— Begin Material provided —

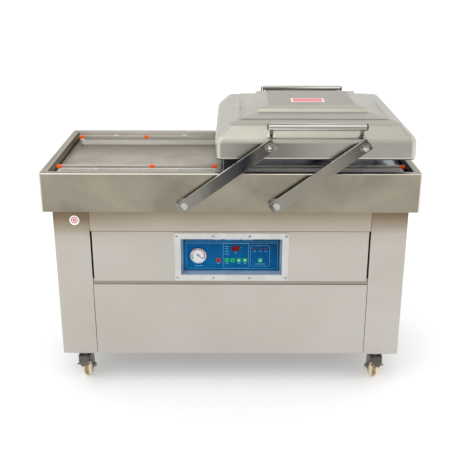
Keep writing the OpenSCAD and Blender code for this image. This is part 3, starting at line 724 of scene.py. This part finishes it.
def piece(name, bm, finish, body="machine", place=None, edge=0.0, replaced=(), angle=35, at=(0, 0, 0)):
    """A finished piece: its mesh, its material, its body and the CAD nodes that it stands for."""
    bmesh.ops.recalc_face_normals(bm, faces=bm.faces)
    if place is not None:
        bmesh.ops.transform(bm, matrix=place, verts=bm.verts)
    mesh = bpy.data.meshes.new(name)
    bm.to_mesh(mesh)
    bm.free()
    obj = new_object(name, mesh, at)
    if finish in MATERIALS:
        mesh.materials.append(MATERIALS[finish])
    else:
        mesh.materials.append(finish)
    if edge:
        soften(obj, edge)
    else:
        smooth(obj, angle)
    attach(obj, body)
    if replaced:
        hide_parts(*replaced)
    return obj


def size_of(node):
    low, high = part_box(node)
    return high - low


def middle_of(node):
    low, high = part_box(node)
    return (low + high) / 2


def joint_place(name):
    return next(joint for joint in frame["joints"] if joint["name"] == name)["pos_m"]


def drawing_place(node, behind=False, upright=UPRIGHT):
    """Puts a drawing on a node: origin in the middle of its front or back, Z towards the reader."""
    low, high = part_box(node)
    middle = (low + high) / 2
    return move(middle.x, high.y if behind else low.y, middle.z) @ upright


# ---------- CAD nodes that stay ----------

EDGES = {
    0.5 * MM: "panel_bezel left_seal_bars right_seal_bars left_bar_clips right_bar_clips seal_bar_bases"
              " lid_pivot_studs lid_seal_strips electrical_box transformers",
    0.8 * MM: "left_rocker_arms right_rocker_arms work_plates left_chamber_pan right_chamber_pan"
              " control_fascia front_lower_panel front_left_fork front_right_fork rear_left_fork"
              " rear_right_fork caster_plates",
    1.2 * MM: "left_rocker_shaft right_rocker_shaft lid_handles base_frame",
    2.0 * MM: "vacuum_pump pump_motor rocker_bearings vacuum_pipes",
}


def dress_cad_nodes():
    """Each CAD node takes the material of its own slot, and small round edges where it shows."""
    for row in frame["record"]["subparts"]:
        obj = frame["nodes"][row["node"]]
        obj.data.materials.clear()
        obj.data.materials.append(MATERIALS[row["material_slot"]])
    for width, names in EDGES.items():
        for name in names.split():
            weld = frame["nodes"][name].modifiers.new("joined_faces", "WELD")
            weld.merge_threshold = 0.005 * MM
            soften(frame["nodes"][name], width)


# ---------- lid ----------

SHEET = 2.5 * MM
# Each row of the hood: its insets at the sides and the front, its height, and its corners' softness.
HOOD_ROWS = {
    "rim": (0, 0, 0, 0),
    "shoulder": (0, 0, 59.5, 0.50),
    "brow": (43, 43, 103.5, 0.34),
    "step": (138, 138, 123, 0.10),
    "riser": (147, 147, 134.5, 0.10),
    "crown": (180, 180, 139.5, 0.20),
}
# The crease half way up the slopes: its three points at each corner, as insets and height.
CREASE = ((73, 83, 110.5), (85, 83, 112), (95, 83, 113))


def build_hood():
    """Pressed hood with mitred slopes, whose creases are rounded by weighted bevels."""
    low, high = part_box("lid_shell")
    half = (high - low) / 2
    centre = (low + high) / 2
    bm = bmesh.new()
    weights = bm.edges.layers.float.new("bevel_weight_edge")

    def corners(side_inset, front_inset, height):
        x = half.x - side_inset * MM
        y = half.y - front_inset * MM
        z = low.z + height * MM
        return [bm.verts.new((centre.x + sx * x, centre.y + sy * y, z))
                for sx, sy in ((-1, -1), (1, -1), (1, 1), (-1, 1))]

    def crease(loop, weight):
        for a, b in zip(loop, loop[1:] + loop[:1]):
            bm.edges.get((a, b))[weights] = weight

    rows = {name: corners(*values[:3]) for name, values in HOOD_ROWS.items()}
    outer, middle, inner = (corners(*values) for values in CREASE)
    join_rings(bm, [rows["rim"], rows["shoulder"], rows["brow"]])
    join_rings(bm, [rows["step"], rows["riser"], rows["crown"]])
    bm.faces.new(rows["crown"])
    brow, step = rows["brow"], rows["step"]
    for a, b in ((0, 1), (2, 3)):
        bm.faces.new([brow[a], brow[b], outer[b], middle[b], inner[b], inner[a], middle[a], outer[a]])
        bm.faces.new([inner[a], inner[b], step[b], step[a]])
    for a, b in ((1, 2), (3, 0)):
        bm.faces.new([brow[a], brow[b], outer[b], middle[b], middle[a], outer[a]])
        bm.faces.new([middle[a], middle[b], inner[b], step[b], step[a], inner[a]])
    for name, (*_, weight) in HOOD_ROWS.items():
        if weight:
            crease(rows[name], weight)
    for i in range(4):
        for a, b, weight in ((rows["rim"], rows["shoulder"], 0.9), (rows["shoulder"], brow, 0.6),
                             (brow, outer, 0.20), (inner, step, 0.10), (step, rows["riser"], 0.10),
                             (rows["riser"], rows["crown"], 0.10)):
            bm.edges.get((a[i], b[i]))[weights] = weight
    for a, b in ((1, 2), (3, 0)):
        bm.edges.get((middle[a], middle[b]))[weights] = 0.12
    for a, b in ((0, 1), (2, 3)):
        bm.edges.get((inner[a], inner[b]))[weights] = 0.18

    hood = piece("lid_hood", bm, "lid_steel", "lid", replaced=["lid_shell"], angle=180)
    bevel = hood.modifiers.new("pressed_radii", "BEVEL")
    bevel.limit_method = "WEIGHT"
    bevel.width = 26 * MM
    bevel.segments = 6
    bevel.use_clamp_overlap = False
    hood.data.materials.append(LID_INSIDE_SHADE)
    wall = thicken(hood, "sheet", SHEET, -1)
    wall.use_even_offset = True
    wall.material_offset = 1
    keep_faces_flat(hood)


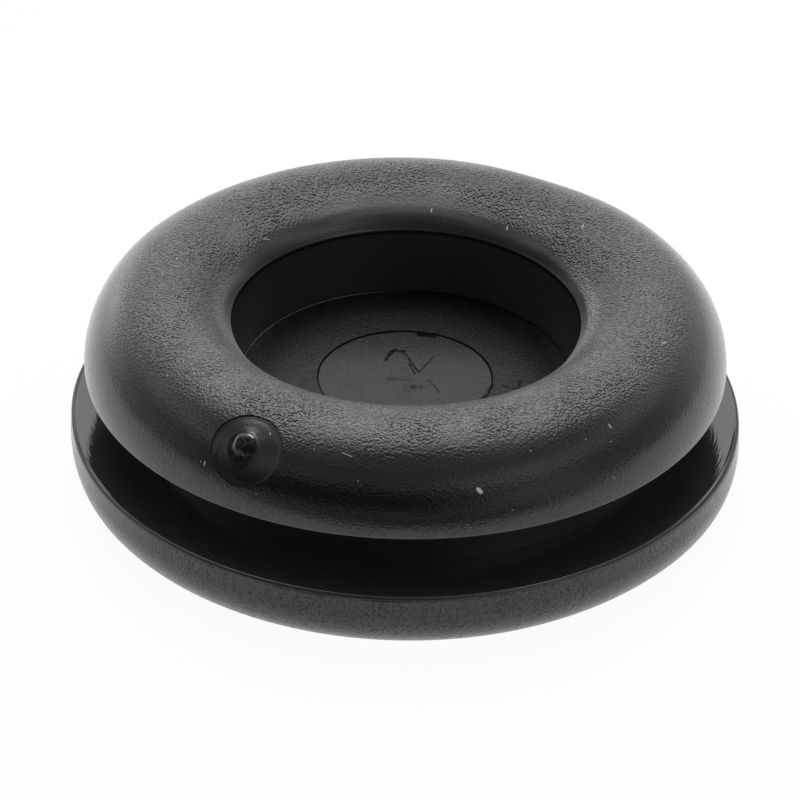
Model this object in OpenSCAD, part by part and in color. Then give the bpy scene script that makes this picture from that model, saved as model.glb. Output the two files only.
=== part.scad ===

— End Material provided —

### Task goal
Locate the line that contains "Model this object". Repeat it and every line after it, up to and including the final line, exactly.

### Solution below
Model this object in OpenSCAD, part by part and in color. Then give the bpy scene script that makes this picture from that model, saved as model.glb. Output the two files only.
=== part.scad ===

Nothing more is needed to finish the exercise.